A more fundamental limitation relates to the underlying theoretical assumption that the distribution of sensory judgments follows a perfectly cumulative normal distribution. While this assumption is often a good approximation, various perceptual tasks and experimental contexts may generate psychometric functions that are better described by other shapes, such as the logistic function. If the underlying distribution is significantly non-normal, the estimates derived from the Muller-Urban Method—particularly the standard deviation ($sigma$)—may be biased or inaccurate. Although the method offers a goodness-of-fit check (the linearity of the z-score plot), correcting for non-normality within the Muller-Urban framework itself is difficult and typically requires adopting alternative statistical models.

Furthermore, the method, being rooted in classical psychophysics, does not explicitly separate sensory sensitivity from response bias (the observer’s tendency to say “yes” or “no” regardless of the stimulus) with the same theoretical precision as signal detection theory (SDT). While the PSE measures location (which can reflect bias), the method assumes a fixed decision criterion. SDT, developed later, offered a more robust framework for separating the internal noise distribution of the observer (sensitivity, $d’$) from the decision criterion (bias, $c$). Consequently, while the Muller-Urban Method provided excellent estimates of the threshold under classical assumptions, it was eventually superseded in certain research areas by techniques that offered greater theoretical clarity in distinguishing between perceptual ability and judgmental strategy.

Legacy and Influence in Modern Psychology

The Muller-Urban Method, though often taught today as a classical technique, established the necessary quantitative standards that paved the way for modern psychophysical analysis. Its primary legacy is the conceptual and statistical framework it introduced: the necessity of statistically fitting empirical data to a theoretical function (the psychometric function) and the use of weighted estimation to achieve optimal parameter estimates. By rigorously demonstrating how to transform raw frequency data into reliable measures of perceptual parameters (PSE and JND), Müller and Urban provided a template for all subsequent psychometric modeling.

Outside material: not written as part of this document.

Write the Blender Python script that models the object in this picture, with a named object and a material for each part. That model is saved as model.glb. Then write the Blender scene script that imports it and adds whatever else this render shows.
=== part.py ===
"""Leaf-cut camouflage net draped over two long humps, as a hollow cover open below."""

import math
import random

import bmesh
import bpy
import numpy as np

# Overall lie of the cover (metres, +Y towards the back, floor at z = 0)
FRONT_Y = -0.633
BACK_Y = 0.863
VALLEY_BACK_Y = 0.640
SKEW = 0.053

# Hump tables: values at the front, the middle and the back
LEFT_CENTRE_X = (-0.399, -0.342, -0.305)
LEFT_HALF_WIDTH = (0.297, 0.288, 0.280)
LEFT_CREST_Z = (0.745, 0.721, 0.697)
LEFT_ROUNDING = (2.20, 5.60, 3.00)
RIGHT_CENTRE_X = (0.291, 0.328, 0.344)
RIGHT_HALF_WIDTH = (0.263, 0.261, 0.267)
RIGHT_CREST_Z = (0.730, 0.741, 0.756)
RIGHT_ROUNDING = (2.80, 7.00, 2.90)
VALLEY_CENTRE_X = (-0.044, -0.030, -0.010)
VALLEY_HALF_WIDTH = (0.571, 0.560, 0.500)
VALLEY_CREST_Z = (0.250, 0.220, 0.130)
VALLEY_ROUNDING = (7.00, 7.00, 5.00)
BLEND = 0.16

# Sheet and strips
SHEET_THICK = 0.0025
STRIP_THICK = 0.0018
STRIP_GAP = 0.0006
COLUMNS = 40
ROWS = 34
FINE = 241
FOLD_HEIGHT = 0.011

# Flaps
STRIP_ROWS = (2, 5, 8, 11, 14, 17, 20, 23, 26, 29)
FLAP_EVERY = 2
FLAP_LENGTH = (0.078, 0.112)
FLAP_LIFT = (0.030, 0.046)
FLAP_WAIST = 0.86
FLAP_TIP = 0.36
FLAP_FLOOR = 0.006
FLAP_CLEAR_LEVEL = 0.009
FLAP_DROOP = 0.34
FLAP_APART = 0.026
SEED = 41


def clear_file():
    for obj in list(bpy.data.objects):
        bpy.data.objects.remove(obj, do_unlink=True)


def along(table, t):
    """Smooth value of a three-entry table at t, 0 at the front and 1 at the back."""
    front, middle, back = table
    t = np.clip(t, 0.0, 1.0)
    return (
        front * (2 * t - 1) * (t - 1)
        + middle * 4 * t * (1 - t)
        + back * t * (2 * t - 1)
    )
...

In contemporary experimental psychology and neuroscience, advanced techniques such as Maximum Likelihood Estimation (MLE) and Bayesian methods have largely replaced the manual calculation procedures of Müller-Urban. However, these modern computational methods are fundamentally performing the same task: optimizing the fit of a psychometric function (often still the cumulative normal or logistic function) to the observed data points derived from the Method of Constant Stimuli or its variations. The Muller-Urban Method served as the crucial intermediate step, bridging the gap between graphical, subjective threshold estimation and the mathematically rigorous, objective parameter estimation that characterizes modern quantitative psychology.

Ultimately, the enduring influence of the Muller-Urban Method lies in its insistence on statistical rigor. It underscored the fact that measuring human perception is a problem of statistical inference, requiring careful consideration of variability and the underlying theoretical distribution. By providing a powerful and reproducible method for estimating the difference threshold from constant stimuli data, Müller and Urban ensured that psychophysics maintained its status as one of the most precise and mathematically sophisticated branches of psychological science, thereby securing their place as fundamental contributors to the field of psychological measurement.